A hotel worker said "g'day" to me.

I heard a guy on the phone saying to his friend, "see ya, mate." Eventually I heard "mate" many times here and there.

"Bugger me" = I heard man say "bugger me, my ..... whatever... isn't going well." Can't remember his exact words. This one means something like, "my bad luck" or "what a bummer."

Learned these new words. I hope they are not offensive:
wogs = Italians
poms = Brits

A guy at Hubby's trade show said, "Let me just check this over and make sure it's all tickety-boom."

A guy will be called "Mack" if his name isn't known.

In a previous post I already told the story of "return trip" meaning the same as what I call "round trip." After I returned home I heard this on a radio news story.. a person from Sydney had flown to Ireland at the time of the same-sex-marriage vote, and had paid so-many dollars for a "return trip." For an instant I was confused again.. thinking that was for the trip BACK to Sydney only. Then I remembered that it meant "round trip." A lesson I learned that helped me back home! Cool.

Salt and pepper shakers--
Here in USA we put salt in the shaker that has bigger and/or more holes. We put pepper in the shaker with small and/or fewer holes. In both Australia and New Zealand it is the other way around. I learned this by attempting to put "salt" on my eggs. It was awfully dark salt! So from then on, I tested every shaker on a napkin before using it on my food.

Restaurants, including fast-food --
All of them were "leave your dishes on the table" style. I never saw a place for customers to return their own dishes to a platform and scrape your own plate (though I kept looking).
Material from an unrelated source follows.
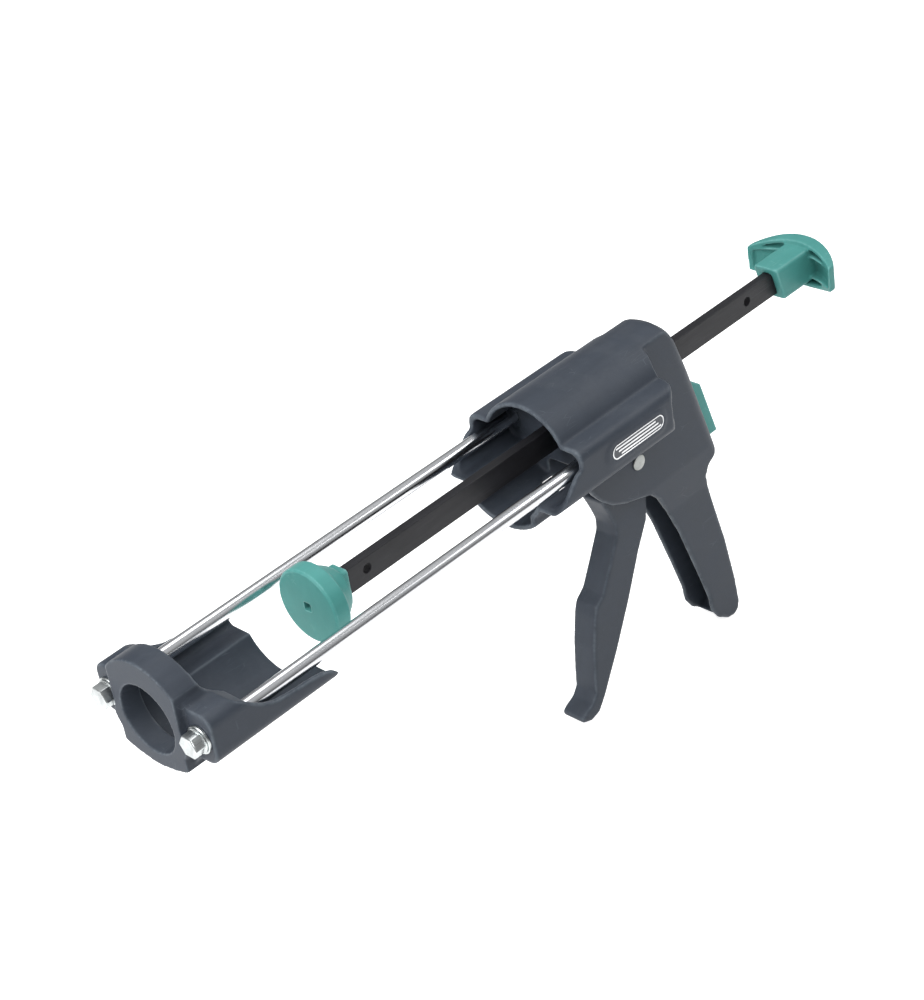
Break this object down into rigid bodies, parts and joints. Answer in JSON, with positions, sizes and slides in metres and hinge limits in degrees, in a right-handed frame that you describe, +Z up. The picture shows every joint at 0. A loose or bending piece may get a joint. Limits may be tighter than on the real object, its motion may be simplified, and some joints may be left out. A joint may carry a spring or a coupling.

They tended to be not very generous with napkins (serviettes?) or with ketchup (tomato sauce, pronounced "to-mah-to.") You'd get one tiny squeeze packet or part of a tiny cup with a bit of ketchup in it. They must not consume ketchup by the bucketful like some Americans do. I personally don't, so I was fine.. just noticed that it wasn't even available sometimes, even with "chips" (fries).

All I had to do was open my mouth and utter one word, and the question would be "which part of North America are you from?" It felt funny being the person with an accent (but hey, it was my turn to experience this).

I tried to get photos of the different signage I saw. The first one, below, is a striped cross-walk, and it's pronounced "zeh-bra." The second one is just a really cool place name.

This must be where a person goes to find some really handsome "mates."

above: hardware store says "It's your local." Then there is a kangaroo-crossing sign. I saw two koala-crossing signs, too, but they came up too quickly; I couldn't grab a photo. I hate to think of cute little koalas trying to cross a highway. That's how they end up in the Koala Hospital.

a speed limit sign -- 110 km/hour = 68 miles/hour

Well, as you see, none of this is very profound.. just the interesting or odd things one runs across on a daily basis when traveling.

P.S. I never did see the swagman in the billabong.


Exuberantcolor/Wanda S Hanson said...

I have really enjoyed all of your posts about your trip.

Carol E. said...

Thanks, Wanda.

Anonymous said...

I have never been to Australia, but I did learn a phrase many, many years ago from a nun who was visiting MN from Australia. She told someone she was 'bushed' and they offered a seat to rest because here 'bushed' means exhausted. In Australia, 'bushed' means lost and she was asking for directions.